▶

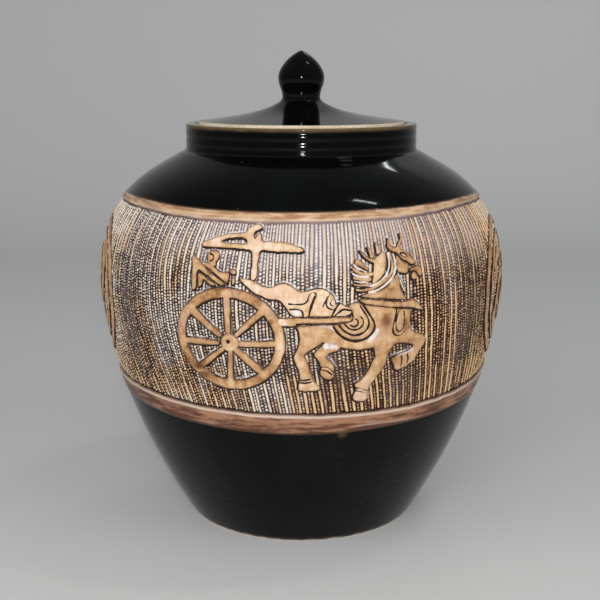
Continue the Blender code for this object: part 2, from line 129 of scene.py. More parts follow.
outside = wallCurve(wall)
alongWall = np.concatenate([[0], np.cumsum(np.hypot(*np.diff(outside, axis=0).T))])
wallLean = np.gradient(outside[:, 0], outside[:, 1])  # how fast the radius grows with height


def wallRadius(height):
    return np.interp(height, outside[:, 1], outside[:, 0])


def wallOutward(height):  # the wall's outward direction, as (radius, height)
    lean = np.interp(height, outside[:, 1], wallLean)
    length = np.hypot(1, lean)
    return 1 / length, -lean / length


def smoothStep(low, high, value):
    t = np.clip((value - low) / (high - low), 0, 1)
    return t * t * (3 - 2 * t)


def peak(middle, halfWidth, value):  # 1 at the middle, 0 past the half width
    return 1 - smoothStep(0, halfWidth, np.abs(value - middle))


girth = 2 * math.pi * wall["bellyRadius"] / mm  # the band unrolled, in millimetres at the widest ring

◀

What is asked: Copy out all of the data exactly, leaving nothing out.

Written answer:
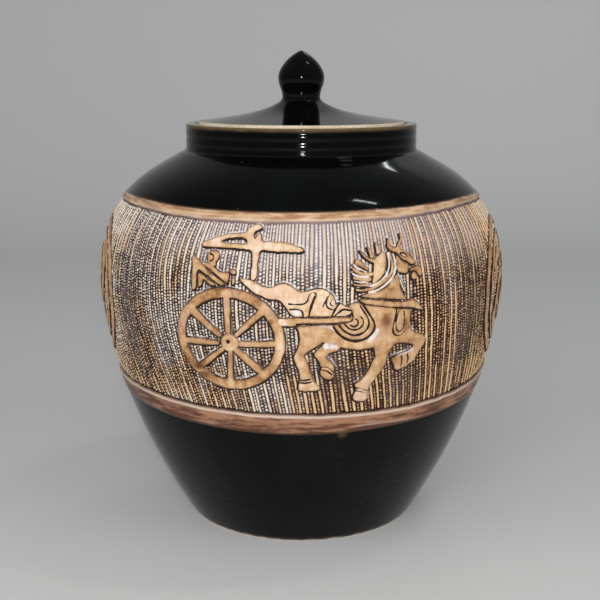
Continue the Blender code for this object: part 2, from line 129 of scene.py. More parts follow.
outside = wallCurve(wall)
alongWall = np.concatenate([[0], np.cumsum(np.hypot(*np.diff(outside, axis=0).T))])
wallLean = np.gradient(outside[:, 0], outside[:, 1])  # how fast the radius grows with height


def wallRadius(height):
    return np.interp(height, outside[:, 1], outside[:, 0])


def wallOutward(height):  # the wall's outward direction, as (radius, height)
    lean = np.interp(height, outside[:, 1], wallLean)
    length = np.hypot(1, lean)
    return 1 / length, -lean / length


def smoothStep(low, high, value):
    t = np.clip((value - low) / (high - low), 0, 1)
    return t * t * (3 - 2 * t)


def peak(middle, halfWidth, value):  # 1 at the middle, 0 past the half width
    return 1 - smoothStep(0, halfWidth, np.abs(value - middle))


girth = 2 * math.pi * wall["bellyRadius"] / mm  # the band unrolled, in millimetres at the widest ring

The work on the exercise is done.